11.1The Machiavellian Lies

Machiavelli is considered to be the founder of modern political philosophy. (See Leo Strauss What Is Political Philosophy New York: Free Press, 1959 and "The Three Waves of Modernity." In Political Philosophy: Six Essays by Leo Strauss, ed. Hildail Gilden, pp. 81-98. Indianapolis: Bobbs-Merrill, 1975.) In The Prince Machiavelli seeks to over turn the principles of ancient and medieval political philosophy by an accusation of foolish idealism. He says that they studied man as he ought to be, imagined republics, and failed to see what man really is and actual regimes and behavior. This is one of the great Machiavellian lies. He also says that the man who is not willing to practice evil will be ruined by those who are so willing. Thus the prince must know how to do evil and also the prince must practice hypocrisy appearing to be a man of honor, justice and faith, but knowing how to be the opposite as the situation and necessity demand. Maritain charges that the Machiavellian lies are two-fold: 1. the just man must be weak and 2. the successful man must practice evil and deceit. Maritain criticizes Machiavelli in Man and the State under the issue of "means." He refers the reader to a more elaborate critique entitled "The End of Machiavellianism" which appeared in his book The Range of Reason (New York: Scribners, 1968); this essay is available on line at the Maritain Center web site. See also Schall, James V., Jacques Maritain: The Philosopher in Society (Lanham, Md.: Rowman & Littlefleld, 1998), chapter 1.

11.2 Maritain Critique

Maritain's critique is based on an empirical or historical claim. The just man can be strong; and that the doers of evil prosper for the span of life of a man, but not for the extent of a regime. That is he looks to the actual history of regimes and especially the struggle of regimes in the twentieth century. Both Hitler and Stalin claimed to learn from Machiavelli and be practitioners of his art. Maritain refers to this as the artistic or technical view of politics. Mastery is simply an art of manipulating men and materials to achieve one's goals. Rationality is nothing but technical rationality. To such a view he contrasts the moral or internal view of politics -- in this view politics is a matter of virtue or character. It requires prudence defined in the ancient sense -- a thoughtful regard for what is possible in the light of principle and as conditioned by the good character of the statesman. The artistic view leads to immediate success or the success of life span, but it is dubious if the doers evil can actually sustain a regime over many generations. In 1950 Maritain predicted that great totalitarian power in the Soviet Union would collapse of its own internal rot. He called it a huge Machiavellian robot which possessed vast external power but lacked the internal power of truth and virtue. Ultimately the strength of the free democratic regime will be the very free initiatives and open government that provide a ceaseless flow of energy throughout the social body and political regime. It depends upon the People's means of control over the power of the state. So we must now turn to Simon's consideration of the democratic transformation of the state.

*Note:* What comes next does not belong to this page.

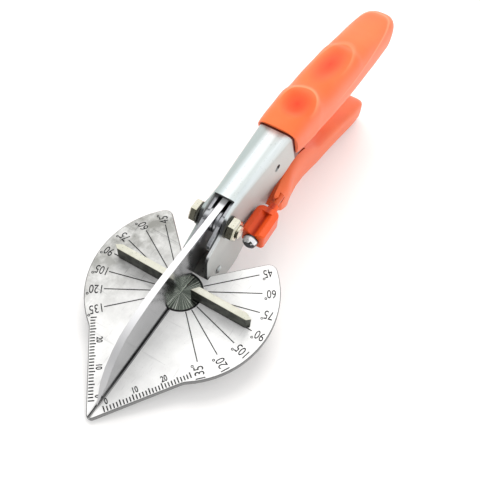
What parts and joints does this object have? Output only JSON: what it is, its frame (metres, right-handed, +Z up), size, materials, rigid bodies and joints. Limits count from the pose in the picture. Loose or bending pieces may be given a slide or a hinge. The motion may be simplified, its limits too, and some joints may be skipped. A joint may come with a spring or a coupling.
{
  "type": "mitre shears",
  "caption": "One-hand mitre shears: a straight blade closes on a heart-shaped angle plate, guided by two bars on a swivelling turntable.",
  "frame": {"origin": "middle of the base of the closed tool's box, on the bench that the plate's tip and the lower grip's end rest on", "axes": "+X along the blade from the handles to the plate's tip, +Y to the right seen from the handles, +Z up; the plate itself dips 13 degrees towards +X"},
  "size_m": [0.2468, 0.0718, 0.0629],
  "materials": {
    "chrome": "bright nickel-chrome plate on pressed steel, fine scratches",
    "steel": "plain bright steel",
    "plate": "satin plated steel with etched black marks",
    "blade": "ground and polished hardened steel",
    "turned": "lathe-turned face, greenish grey",
    "zinc": "yellowish zinc plate",
    "cast": "grey, as sawn",
    "orange": "satin soft plastic, salmon orange",
    "deep_orange": "satin hard plastic, deep orange"
  },
  "bodies": {
    "frame": {"upper_channel": "chrome", "upper_grip": "orange", "angle_plate": "plate", "jaw_block": "cast", "jaw_rivet_1": "chrome", "jaw_rivet_2": "chrome", "plate_screw_1": "steel", "plate_screw_2": "steel", "pivot_bolt": "zinc", "pivot_nut": "zinc", "pivot_washer_left": "zinc", "pivot_washer_right": "zinc", "upper_spring_peg": "steel"},
    "turntable_body": {"turntable": "turned", "fence_bar_right": "zinc", "fence_bar_left": "zinc", "fence_screw_right": "steel", "fence_screw_left": "steel", "turntable_screw": "steel", "turntable_washer": "zinc"},
    "lower_handle": {"lower_channel": "steel", "blade": "blade", "pivot_bush": "steel", "pivot_spacer_left": "steel", "pivot_spacer_right": "steel", "tang_spacer_left": "steel", "tang_spacer_right": "steel", "blade_rivet": "steel", "lower_grip": "orange", "return_spring": "steel", "lower_spring_peg": "steel", "latch_screw": "chrome"},
    "latch": {"latch_knob": "deep_orange"}
  },
  "joints": [
    {"name": "handle_pivot", "type": "hinge", "parent": "frame", "child": "lower_handle", "pos_m": [0.05199, 0, 0.03653], "axis": [0, -1, 0], "range_deg": [0, 24], "deforming": ["return_spring"]},
    {"name": "turntable_swivel", "type": "hinge", "parent": "frame", "child": "turntable_body", "pos_m": [0.07083, 0, 0.01453], "axis": [0.225, 0, 0.9744], "range_deg": [-45, 45]},
    {"name": "latch_slide", "type": "slide", "parent": "lower_handle", "child": "latch", "axis": [0.9744, 0, -0.225], "range_m": [-0.0025, 0]}
  ]
}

Chart 11.1 The Machiavellian Lies

Let us not be deceived, moreover, by the Machiavellian Sophistry: they say that justice and respect for moral values spell weakness and doom, and that strength is strong only if raised to the supreme standard of political existence. That is a lie. Not only, as we have seen, is evil incapable of succeeding in the long run, and not only does strength without justice weaken in the long run; but here and now strength can exist together with justice, and the power of nations struggling for freedom can be even greater than that of nations struggling for enslavement. The Second World War was a proof of that. Yet the strength itself of a democratic body politic supposes justice, because it uses human energies as energies of free men, not of slaves. Nay more: a supreme effort of all the energies of freedom, in their own spiritual realm, is needed to compensate for the momentary increase in physical strength that is given Machiavellian powers by their determination to use any means whatsoever. As such a supreme effort cannot arise if the body politic ignores moral values and standards. In reality strength is supremely strong only if not strength, but justice, is the supreme standard.

Maritain Man and the State, pp. 60-61

11.3 Simon on Transformation of the State (119,123,137,141)

Yves Simon does not directly confront the issue of Machiavellianism. But he does discuss the various instruments of the state and the principles of correct use and abuse. The fundamental instruments of government include coercion and persuasion. Democracy does indeed favor persuasion but that does not eliminate the need for coercion and the pedagogy of law. Hence, we must note the limits of virtue and the need for law (see PDG p110 and the note commenting upon ST I-lI 95.1). Simon like Maritain finds the real strength of democracy in the principle of subsidiarity, as discussed above. "The spontaneous operation of elementary energies" will produce greater and stronger results than does the use of power from the top down. (PDG p122). The problem with Machiavellian power is that it cannot trust the diverse energies of the people but it must seek to manipulate them through deceit. The importance of a free press and free expression help to counter the possibility of state deceit and propaganda. The "democratic transformation of the state" relies upon the principle of subsidiarity or autonomy by which the power of the state is limited. Even God rules through use of intermediate causes. (See pl3ln, ST 1.103.6) The point is that the power of the state, and the rulers who seek power and its abuse, must be resisted by institutional means. Private property, the freedom of the church, the freedom of the press, and the free initiative of intermediate groups all have a vital role to play in combating the cynical Machiavellian approach to political life.